All of this means that captive insurers should be prepared for rate increases in their 2018 reinsurance renewals. If this prediction comes true, it will also help differentiate those captives that have ridden out the soft market by simply renewing their reinsurance policies and reaping the benefit from falling insurance costs from those that took a more proactive stand.

Captives with a longer-term vision, either driven by their board or through consultation with their reinsurance broker, have used the prior years to invest in mitigating losses and expanding their coverage. These actions include the following.

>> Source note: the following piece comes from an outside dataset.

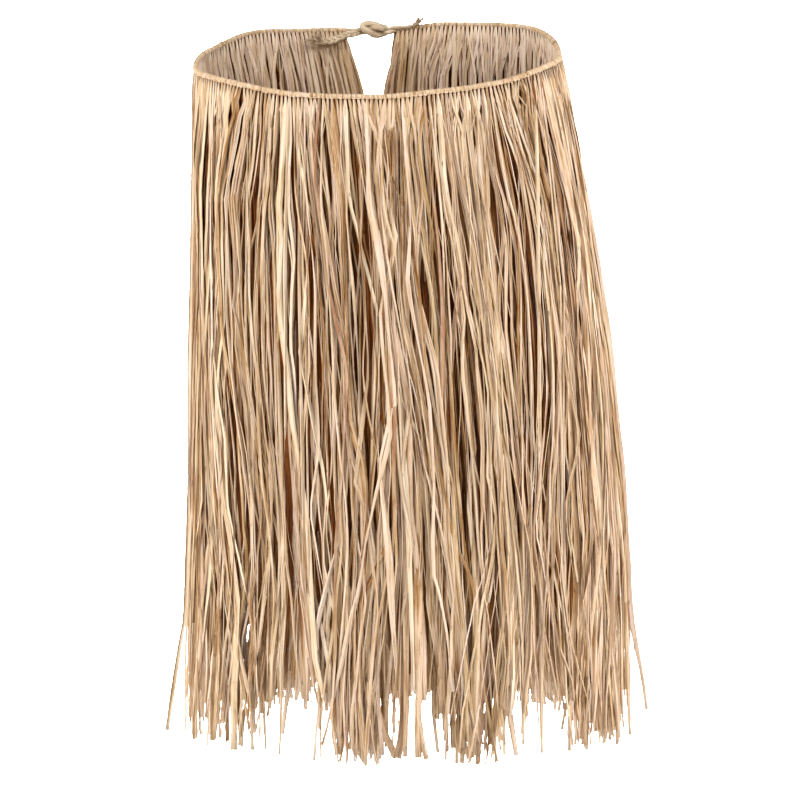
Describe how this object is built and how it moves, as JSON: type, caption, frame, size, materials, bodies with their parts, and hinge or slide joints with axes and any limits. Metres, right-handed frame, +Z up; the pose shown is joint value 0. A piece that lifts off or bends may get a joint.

  • Secure increased reinsurance coverage when pricing is extremely competitive. During soft markets, reinsurers are competing for your captive's business; during hard markets, your captive now needs to compete for capacity being offered by the reinsurance markets. Having some excess capacity allows your captive to be better positioned to negotiate in a period of rising rates.
  • Restructure your reinsurance program away from a traditional 1-year renewal, or seek better terms and conditions. The time to negotiate these changes is when conditions are soft. Again, by having these already in place, your captive is better positioned when capacity tightens.
  • Reinvest your reinsurance savings in additional loss control measures and safety management.

To prepare for 2018, captive insurers should also focus on providing a clear and concise story to their reinsurance underwriters. This means auditing your loss information for accuracy and completeness. Nowhere will this be more important than in property coverages, especially in being able to provide accurate Construction, Occupancy, Protection, Exposure (COPE) data to your underwriter. Second, for large losses, captive owners need to be able to explain the factors that contributed to the loss and what steps have been implemented to prevent future losses of this magnitude.

Whether 2018 turns out to be the beginning of a hard market or not, captive insurers who have been managing their reinsurance needs in the manner outlined above will be in a better position relative to their peers.